Studying the molecular mechanisms of regulation requires the generation of new tools. Naomi Ziv described the development of estradiol synthetic inducible systems (McIsaac et al. 2013) to recapitulate the regulatory mechanisms underlying the bistable stochastic switching between white and opaque phenotypes in C. albicans. Jens Nielsen and Kiran Patil described the use of multi-omics approaches to track the contribution of epigenetic changes to adaptive phenotypes and to highlight the role of metabolite exchange in complex microbial ecosystems, respectively.

Christian Brion described a clever single-cell approach to simultaneously mapping QTL that underlies variation in protein and mRNA abundance of a gene using an extension of the x-QTL based mapping approach (Albert et al. 2014). Chris Jakobson summarized his recent QTL study that provides insight into the relationship between genetic variation and quantitative traits using crosses between minimally diverged strains (She and Jarosz 2018). Interestingly, more than half the causative variants at QTL are synonymous or regulatory, suggesting a pervasive role for natural variation in tuning both transcription and translation. However, Ian Ehrenreich provided a sobering reminder of the complexity of genotype-phenotype relationships in his dissection of the multigenic and non-additive genetic basis of colony morphology phenotypes (Lee et al. 2018). The generation of heritable variation may also occur in unexpected and nonrandom ways, as Jon Houseley described the formation of circular DNA encoding the CUP1 gene when cells age in the presence of copper, an interesting extension of his recent report that CUP1 CNVs are stimulated by the presence of environmental copper (Hull et al. 2017).

Host-parasite interactions

Perhaps the most exciting and novel topic of the meeting was the emerging utility of using fungal systems for studying interactions between species and between hosts and their parasites.

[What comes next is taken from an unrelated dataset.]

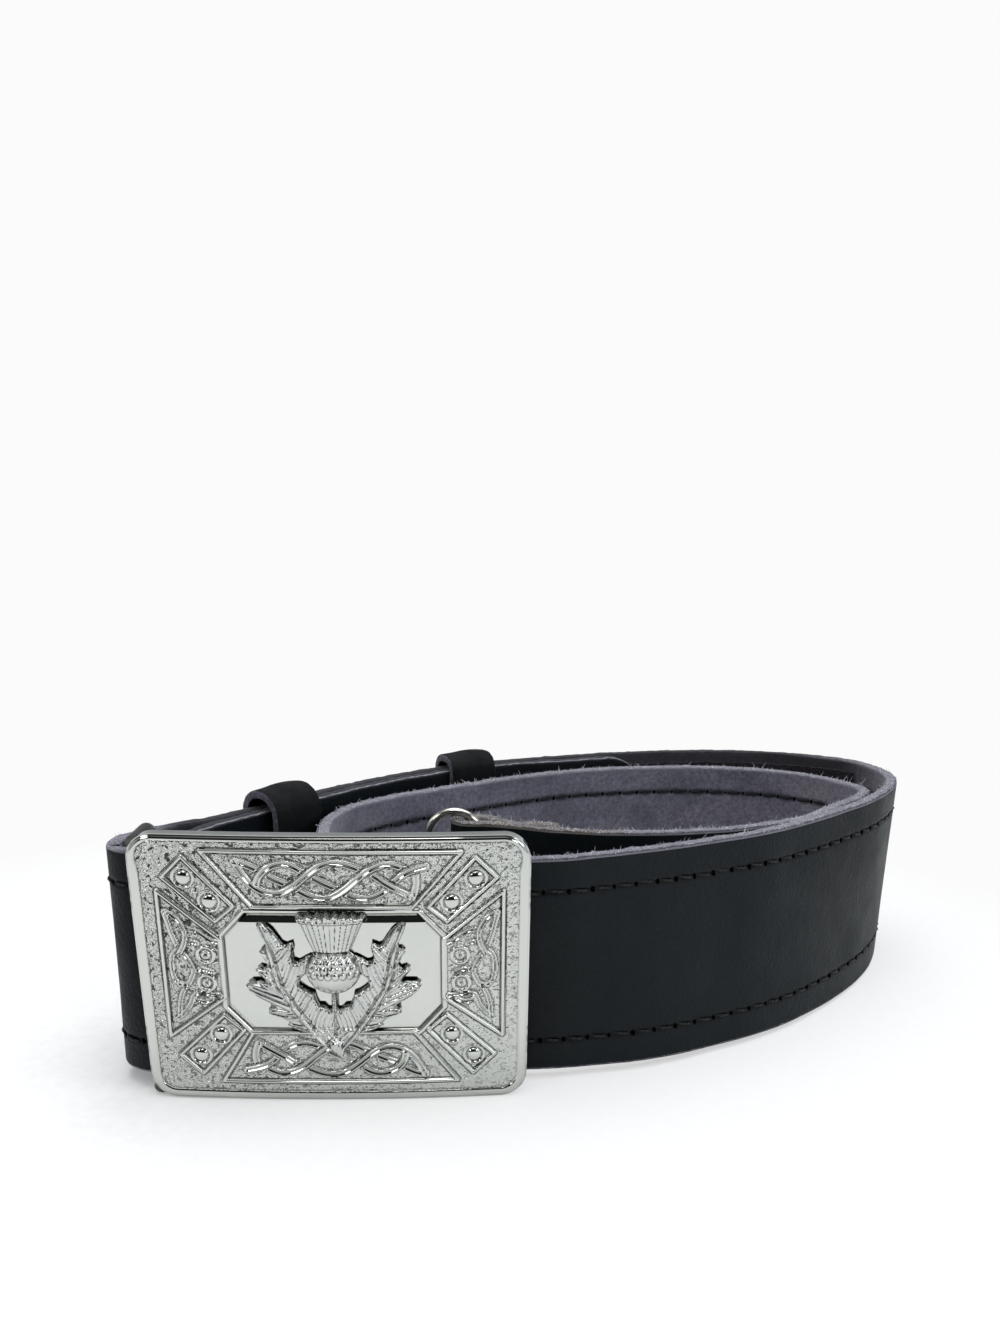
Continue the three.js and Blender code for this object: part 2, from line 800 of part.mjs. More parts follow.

Harmit Malik told us about natural variation in the capacity for different yeast strains to maintain the 2 micron plasmid, a selfish genetic element that confers no benefit to the host. QTL mapping between a restrictive and permissive strain identified a single locus on chromosome V that appears to underlie this variation. The elucidation of the causative gene should provide new insight into this poorly understood class of genetic variation. Selfish genetic elements also likely contribute to some of the results that have been observed in experimental evolution populations. Sean Buskirk reported new studies of the role of the killer virus in experimental evolution. While present in the ancestor, killer ability is commonly lost from evolving populations, owing to mutations in the killer virus genome. These populations can subsequently develop sensitivity to killer toxin, leading to a rock-paper-scissor scenario in which evolved populations lose in competition assays with the ancestral genotype. A fascinating talk about the nematode eating fungus, Arthrobotrys oligospoara, by Yen-Ping Hsueh highlighted the amazing diversity of fungal lifestyles and their ability to trap nematodes. This fungal species is ubiquitous in the environment and the wild isolates are highly polymorphic in their prey-sensing ability. G-protein signaling plays a major role in sensing ascarosides secreted by nematodes, which induces trap formation by the fungus. Kirsten Nielsen told us that the human pathogen Cryptoccus neoformans tries to evade host immune cells and adapt to host lungs by generating titan cells that are up to 100μm in diameter through endoreduplication. These polyploid cells generate daughter cells that are genetically distinct and may be beneficial in the presence of various stresses, including antifungal drugs (Gerstein et al., 2015).